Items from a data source
———
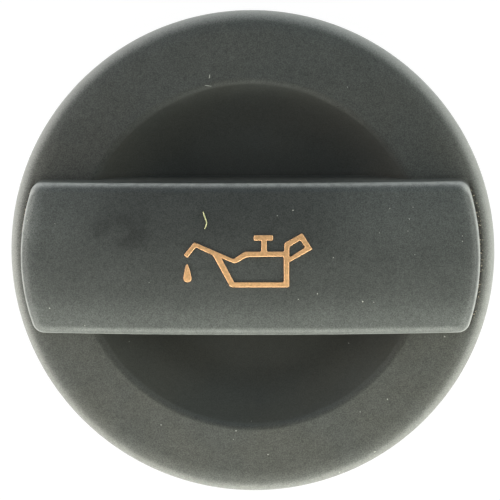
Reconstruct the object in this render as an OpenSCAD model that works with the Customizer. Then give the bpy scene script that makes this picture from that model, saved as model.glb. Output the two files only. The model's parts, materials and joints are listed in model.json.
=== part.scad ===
// Oil filler cap for a quarter-turn filler neck, in millimetres.
// A moulded cover carries a full-width crossbar over a bowl-shaped finger recess.
// A bayonet plug snaps into the cover from below, and a sealing ring sits on its stem.
// The cap stands on the foot of the plug: +Z points up to the crossbar, +X runs along it.

/* [Cover] */
// Widest diameter of the cover
cap_d = 66; // [62:1:74]
// Height of the skirt below the widest plane
skirt_h = 12; // [9:0.5:15]
// How far the skirt draws in down to its lower edge
skirt_draft = 0.8; // [0.3:0.1:1.5]
// Wall thickness of the cover
wall = 2.2; // [1.8:0.1:2.6]
// Radius of the rounded rim
edge_r = 2; // [1.4:0.1:2.6]
// Slope of the land between the rim and the finger recess, in degrees
land_slope = 9; // [5:1:13]

/* [Finger recess] */
// Width of the land, from the widest circle in to the crest of the lip
land_w = 8.5; // [7:0.25:10]
// Width of the wall of the recess, from the crest in to the flat floor
bowl_w = 8.5; // [7:0.25:11]
// Depth of the floor below the crest
recess_depth = 4.5; // [3:0.25:5.5]
// Radius of the rounded lip
lip_r = 1.2; // [0.8:0.1:2.8]

/* [Crossbar] */
// Width of the crossbar
bar_w = 20.4; // [16:0.2:24]
// Distance from the ends of the bar to the widest circle of the cover
bar_inset = 2.1; // [1.6:0.1:4]
// Height of the ends of the bar above the widest plane
bar_rise = 7.8; // [6:0.2:11]
// How much higher the middle of the bar is than its ends
bar_crown = 2.4; // [1.2:0.1:3]
// How much the top of the bar falls from its centre line to its long edges
bar_camber = 1.5; // [0.8:0.1:1.8]
// Radius of the long edges of the bar
bar_edge_r = 1.3; // [0.9:0.1:1.8]
// Radius of the edges at the two ends of the bar
end_edge_r = 1.8; // [1.3:0.1:2.4]
// Radius of the corners of the bar, seen from above
bar_corner_r = 2; // [1:0.1:2.5]
// How much wider each side of the bar is at its root
bar_draft = 0.25; // [0.1:0.05:0.4]
// Wall thickness of the hollow bar
bar_wall = 2.2; // [1.8:0.1:2.6]

/* [Inside of the cover] */
// Thickness of the stiffening ribs
rib_t = 1.4; // [1:0.1:1.8]
// How far the ribs under the rim reach below the underside of the floor
rib_drop = 1; // [0.5:0.25:2]
// Distance of the inner pair of bar ribs from the middle
bar_rib_x = 8; // [5:0.5:12]
// Wall thickness of the ring that takes the plug
ring_wall = 2; // [1.6:0.1:2.4]
// How far the ring reaches below the flange of the plug
ring_drop = 2; // [1.8:0.1:2.6]
// Angle that each snap bead covers, in degrees
snap_span = 24; // [16:1:30]
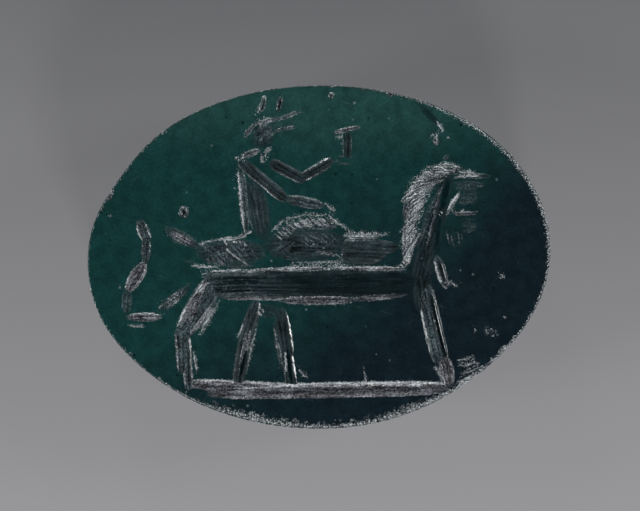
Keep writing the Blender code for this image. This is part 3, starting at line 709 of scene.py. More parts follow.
———
Your goal: Extract each line from the listing above, please, and repeat it exactly.

Finished answer:
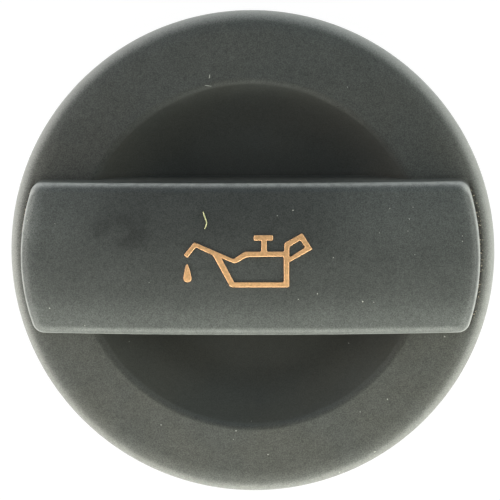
Reconstruct the object in this render as an OpenSCAD model that works with the Customizer. Then give the bpy scene script that makes this picture from that model, saved as model.glb. Output the two files only. The model's parts, materials and joints are listed in model.json.
=== part.scad ===
// Oil filler cap for a quarter-turn filler neck, in millimetres.
// A moulded cover carries a full-width crossbar over a bowl-shaped finger recess.
// A bayonet plug snaps into the cover from below, and a sealing ring sits on its stem.
// The cap stands on the foot of the plug: +Z points up to the crossbar, +X runs along it.

/* [Cover] */
// Widest diameter of the cover
cap_d = 66; // [62:1:74]
// Height of the skirt below the widest plane
skirt_h = 12; // [9:0.5:15]
// How far the skirt draws in down to its lower edge
skirt_draft = 0.8; // [0.3:0.1:1.5]
// Wall thickness of the cover
wall = 2.2; // [1.8:0.1:2.6]
// Radius of the rounded rim
edge_r = 2; // [1.4:0.1:2.6]
// Slope of the land between the rim and the finger recess, in degrees
land_slope = 9; // [5:1:13]

/* [Finger recess] */
// Width of the land, from the widest circle in to the crest of the lip
land_w = 8.5; // [7:0.25:10]
// Width of the wall of the recess, from the crest in to the flat floor
bowl_w = 8.5; // [7:0.25:11]
// Depth of the floor below the crest
recess_depth = 4.5; // [3:0.25:5.5]
// Radius of the rounded lip
lip_r = 1.2; // [0.8:0.1:2.8]

/* [Crossbar] */
// Width of the crossbar
bar_w = 20.4; // [16:0.2:24]
// Distance from the ends of the bar to the widest circle of the cover
bar_inset = 2.1; // [1.6:0.1:4]
// Height of the ends of the bar above the widest plane
bar_rise = 7.8; // [6:0.2:11]
// How much higher the middle of the bar is than its ends
bar_crown = 2.4; // [1.2:0.1:3]
// How much the top of the bar falls from its centre line to its long edges
bar_camber = 1.5; // [0.8:0.1:1.8]
// Radius of the long edges of the bar
bar_edge_r = 1.3; // [0.9:0.1:1.8]
// Radius of the edges at the two ends of the bar
end_edge_r = 1.8; // [1.3:0.1:2.4]
// Radius of the corners of the bar, seen from above
bar_corner_r = 2; // [1:0.1:2.5]
// How much wider each side of the bar is at its root
bar_draft = 0.25; // [0.1:0.05:0.4]
// Wall thickness of the hollow bar
bar_wall = 2.2; // [1.8:0.1:2.6]

/* [Inside of the cover] */
// Thickness of the stiffening ribs
rib_t = 1.4; // [1:0.1:1.8]
// How far the ribs under the rim reach below the underside of the floor
rib_drop = 1; // [0.5:0.25:2]
// Distance of the inner pair of bar ribs from the middle
bar_rib_x = 8; // [5:0.5:12]
// Wall thickness of the ring that takes the plug
ring_wall = 2; // [1.6:0.1:2.4]
// How far the ring reaches below the flange of the plug
ring_drop = 2; // [1.8:0.1:2.6]
// Angle that each snap bead covers, in degrees
snap_span = 24; // [16:1:30]
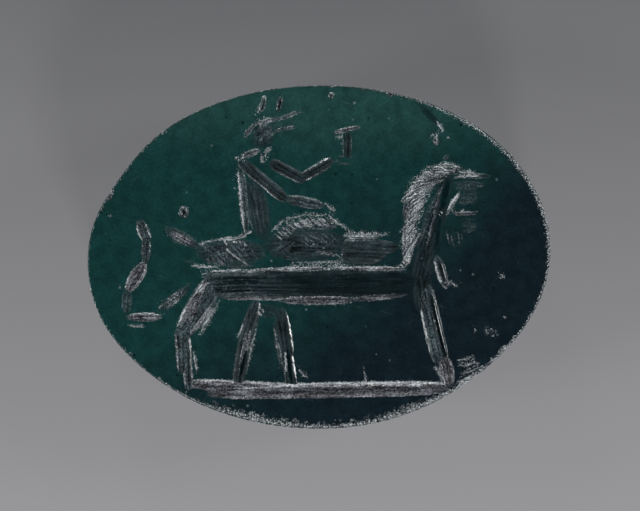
Keep writing the Blender code for this image. This is part 3, starting at line 709 of scene.py. More parts follow.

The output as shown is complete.